For some reason her face has stuck in my mind, and since that afternoon I have been thinking a lot about life, and about how quickly and violently it can end. James 4:14 says, "What is your life? You are a mist that appears for a little while and then vanishes." How true that is. Life comes with no guarantee, no warranty card. None of us knows how long we have to live, and every breath, every beat of our heart is a God-given gift.
Most of us live as though we were bullet-proof, as though nothing could happen to us. Oh sure, bad stuff happens to other people but it can't touch us. Nothing could be further from the truth. Life is a mist, a vapor, like Oregon fog. The more you try to grab onto it the more it slips through your fingers. The more you attempt to put your fingers around it, the more illusive it becomes.
So where am I going with this rambling narrative? Nowhere except to say that all of us need to keep short accounts--with God and with our loved ones. If death should overtake me the way it did that young woman a few days ago I don't want have any "I love yous" left unspoken. If God should call me home I don't want to arrive on Heaven's shore with a red face because of hidden sins in my life that I had been planning to take care of with God but never got a chance. I want to leave here with no regrets and arrive there clean. Does that make sense?

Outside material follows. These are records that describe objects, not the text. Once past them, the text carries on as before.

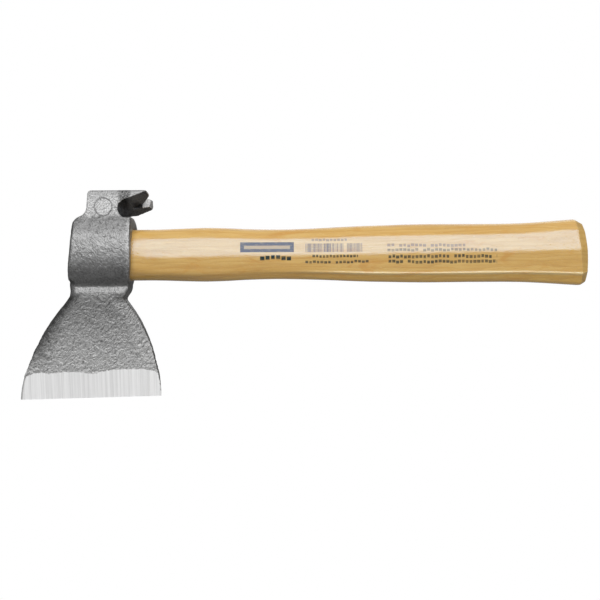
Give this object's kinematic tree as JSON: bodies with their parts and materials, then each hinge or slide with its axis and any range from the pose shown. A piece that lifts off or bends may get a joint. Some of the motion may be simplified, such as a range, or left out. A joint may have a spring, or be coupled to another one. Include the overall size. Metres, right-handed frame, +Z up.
{
  "type": "roofing hatchet",
  "caption": "Short roofing hatchet with a forged steel head carrying a flared blade, a flat poll and a twisted nail claw, on a wooden handle fixed with wedges in the eye",
  "frame": {"origin": "on the handle axis, in the plane of the end face of the eye that looks along the grip", "axes": "+X along the handle towards the butt, +Z up through the poll so the cutting edge is at -Z, +Y across the head so the claw's underside rolls up towards -Y"},
  "size_m": [0.3128, 0.032, 0.1149],
  "materials": {
    "forged_steel": "forged steel under clear lacquer, scale-pitted, bright ground bevel",
    "varnished_wood": "golden varnished hardwood, fine straight grain along the handle",
    "wedge_wood": "unvarnished hardwood",
    "wedge_steel": "plain rolled steel, driven flush"
  },
  "bodies": {
    "root": {"head": "forged_steel", "handle": "varnished_wood", "wood_wedge": "wedge_wood", "steel_wedges": "wedge_steel"}
  },
  "joints": []
}
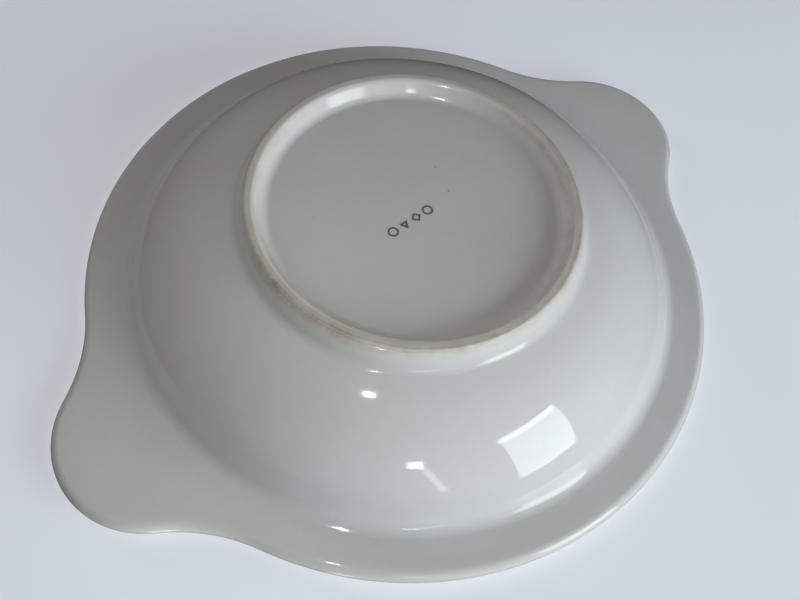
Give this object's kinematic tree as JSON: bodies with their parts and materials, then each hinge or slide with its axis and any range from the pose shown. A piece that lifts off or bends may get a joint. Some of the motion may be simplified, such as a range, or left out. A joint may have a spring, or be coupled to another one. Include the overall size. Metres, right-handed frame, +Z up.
{
  "type": "serving bowl",
  "caption": "Shallow round glazed porcelain serving bowl with a flat flange rim, two opposite lug handles and a recessed foot ring.",
  "frame": {"origin": "centre of the foot ring, in the plane where it touches the table", "axes": "+Z up out of the mouth, +X through one lug handle, the other lug on -X"},
  "size_m": [0.277, 0.228, 0.046],
  "materials": {
    "bare_porcelain": "unglazed fired clay, matt",
    "white_glaze": "clear glossy glaze over white clay",
    "recess_glaze": "thin glossy glaze, slightly warm",
    "grey_ink": "thin printed ink film"
  },
  "bodies": {
    "root": {"porcelain_body": "bare_porcelain", "main_glaze_coat": "white_glaze", "recess_glaze_coat": "recess_glaze", "base_stamp": "grey_ink"}
  },
  "joints": []
}
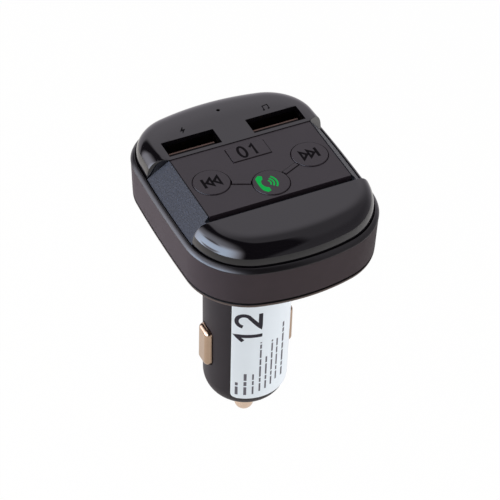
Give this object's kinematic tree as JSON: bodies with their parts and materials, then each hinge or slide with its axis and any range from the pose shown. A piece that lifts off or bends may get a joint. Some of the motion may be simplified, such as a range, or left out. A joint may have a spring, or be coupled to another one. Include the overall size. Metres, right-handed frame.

The older I get and the longer I do police chaplaincy the easier it becomes for me to tell people I love them. I don't want to miss a single opportunity because I just might not get another one. And I think I'm doing better at staying in touch with the Lord too. Heaven doesn't seem far away to me anymore, like it did when I was a kid. Since my folks died and went to be with Jesus, Heaven seems very near.
I don't know if that young woman knew the Lord. I sure hope so.